## [WHAT TO PRODUCE]
In the listing below, find the line containing "Turn this picture" and the line containing "import random". Repeat exactly those two lines and every line between them, nothing more.
* START STORED DATA *
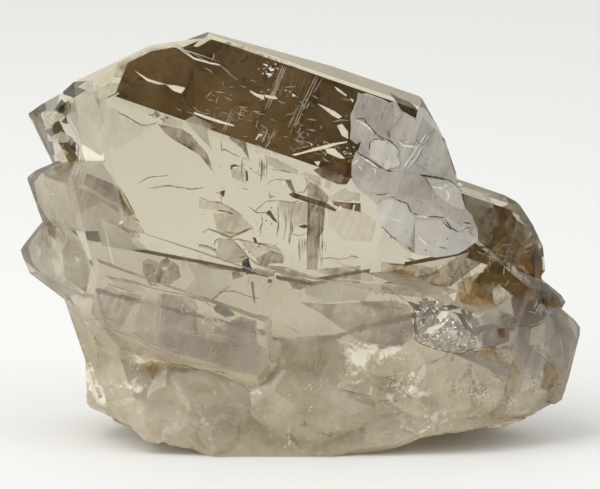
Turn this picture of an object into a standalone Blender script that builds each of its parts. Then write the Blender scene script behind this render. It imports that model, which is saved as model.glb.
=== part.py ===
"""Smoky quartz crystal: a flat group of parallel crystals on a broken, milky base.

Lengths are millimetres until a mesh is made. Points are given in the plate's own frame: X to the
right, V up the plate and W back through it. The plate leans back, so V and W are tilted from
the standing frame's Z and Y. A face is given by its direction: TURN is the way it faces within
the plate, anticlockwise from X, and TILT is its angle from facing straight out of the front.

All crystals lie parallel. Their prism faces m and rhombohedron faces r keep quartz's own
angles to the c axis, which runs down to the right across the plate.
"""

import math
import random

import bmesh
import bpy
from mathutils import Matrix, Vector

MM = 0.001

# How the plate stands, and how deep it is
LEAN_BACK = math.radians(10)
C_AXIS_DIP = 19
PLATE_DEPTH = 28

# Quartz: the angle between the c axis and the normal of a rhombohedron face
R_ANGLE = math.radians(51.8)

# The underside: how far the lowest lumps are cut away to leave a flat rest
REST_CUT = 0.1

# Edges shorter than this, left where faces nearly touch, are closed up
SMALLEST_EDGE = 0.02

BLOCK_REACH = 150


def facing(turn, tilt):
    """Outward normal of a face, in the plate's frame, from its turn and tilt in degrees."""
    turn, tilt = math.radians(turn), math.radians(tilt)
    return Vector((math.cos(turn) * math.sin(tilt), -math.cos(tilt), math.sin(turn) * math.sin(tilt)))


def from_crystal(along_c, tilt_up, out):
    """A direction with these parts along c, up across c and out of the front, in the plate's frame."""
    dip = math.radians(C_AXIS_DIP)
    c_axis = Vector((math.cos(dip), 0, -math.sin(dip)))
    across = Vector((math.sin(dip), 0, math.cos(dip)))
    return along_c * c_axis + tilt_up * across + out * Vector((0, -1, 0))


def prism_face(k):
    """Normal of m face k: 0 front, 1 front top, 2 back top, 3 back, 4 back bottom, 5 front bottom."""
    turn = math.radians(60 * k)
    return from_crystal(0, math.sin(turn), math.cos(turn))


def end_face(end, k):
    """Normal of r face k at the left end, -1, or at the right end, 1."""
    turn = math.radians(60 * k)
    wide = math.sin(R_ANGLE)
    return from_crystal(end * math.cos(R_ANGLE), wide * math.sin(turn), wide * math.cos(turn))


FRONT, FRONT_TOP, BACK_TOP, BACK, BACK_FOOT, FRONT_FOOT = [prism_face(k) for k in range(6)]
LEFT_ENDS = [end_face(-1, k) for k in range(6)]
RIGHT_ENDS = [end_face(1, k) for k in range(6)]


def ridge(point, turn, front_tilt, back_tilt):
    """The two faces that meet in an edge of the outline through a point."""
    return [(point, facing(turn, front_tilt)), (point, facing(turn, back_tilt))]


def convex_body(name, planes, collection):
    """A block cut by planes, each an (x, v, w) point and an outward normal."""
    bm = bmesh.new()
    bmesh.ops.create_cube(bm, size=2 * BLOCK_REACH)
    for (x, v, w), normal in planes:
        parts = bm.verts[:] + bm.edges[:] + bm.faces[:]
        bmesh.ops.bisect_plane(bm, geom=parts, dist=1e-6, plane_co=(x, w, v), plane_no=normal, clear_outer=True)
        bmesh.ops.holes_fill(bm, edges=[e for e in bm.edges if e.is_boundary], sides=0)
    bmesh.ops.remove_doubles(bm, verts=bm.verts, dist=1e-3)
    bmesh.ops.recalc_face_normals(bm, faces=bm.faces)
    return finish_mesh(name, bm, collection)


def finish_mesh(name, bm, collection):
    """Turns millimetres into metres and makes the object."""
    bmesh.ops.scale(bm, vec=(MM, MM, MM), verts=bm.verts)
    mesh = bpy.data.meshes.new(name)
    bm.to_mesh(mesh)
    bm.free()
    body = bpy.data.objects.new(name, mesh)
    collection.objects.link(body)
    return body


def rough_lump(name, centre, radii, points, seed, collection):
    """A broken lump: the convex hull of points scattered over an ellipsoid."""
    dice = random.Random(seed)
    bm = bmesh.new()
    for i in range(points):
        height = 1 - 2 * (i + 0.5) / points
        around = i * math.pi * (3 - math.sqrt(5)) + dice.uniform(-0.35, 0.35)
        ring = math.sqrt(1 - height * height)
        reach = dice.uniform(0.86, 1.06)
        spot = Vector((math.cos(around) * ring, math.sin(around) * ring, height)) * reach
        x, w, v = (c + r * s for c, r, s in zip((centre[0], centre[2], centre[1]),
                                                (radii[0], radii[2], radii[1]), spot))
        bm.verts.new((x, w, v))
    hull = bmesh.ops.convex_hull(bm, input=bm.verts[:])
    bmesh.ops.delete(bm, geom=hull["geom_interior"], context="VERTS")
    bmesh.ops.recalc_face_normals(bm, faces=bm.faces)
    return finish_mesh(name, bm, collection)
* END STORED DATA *
* START STORED DATA *
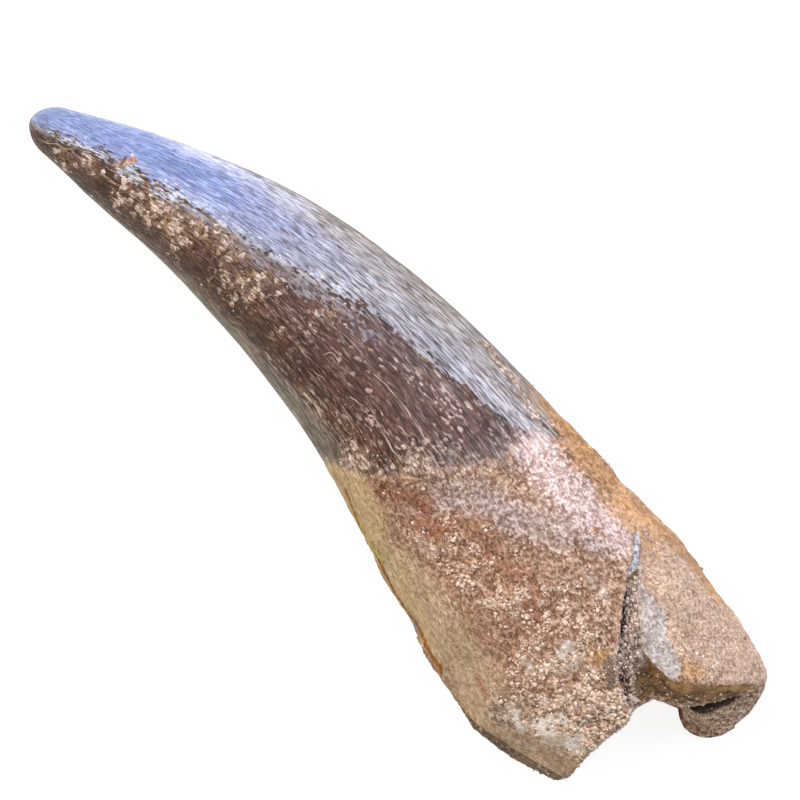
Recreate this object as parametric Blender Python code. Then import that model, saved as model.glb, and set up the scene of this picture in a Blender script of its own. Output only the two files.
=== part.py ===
* END STORED DATA *
## [CORRECT OUTPUT]
Turn this picture of an object into a standalone Blender script that builds each of its parts. Then write the Blender scene script behind this render. It imports that model, which is saved as model.glb.
=== part.py ===
"""Smoky quartz crystal: a flat group of parallel crystals on a broken, milky base.

Lengths are millimetres until a mesh is made. Points are given in the plate's own frame: X to the
right, V up the plate and W back through it. The plate leans back, so V and W are tilted from
the standing frame's Z and Y. A face is given by its direction: TURN is the way it faces within
the plate, anticlockwise from X, and TILT is its angle from facing straight out of the front.

All crystals lie parallel. Their prism faces m and rhombohedron faces r keep quartz's own
angles to the c axis, which runs down to the right across the plate.
"""

import math
import random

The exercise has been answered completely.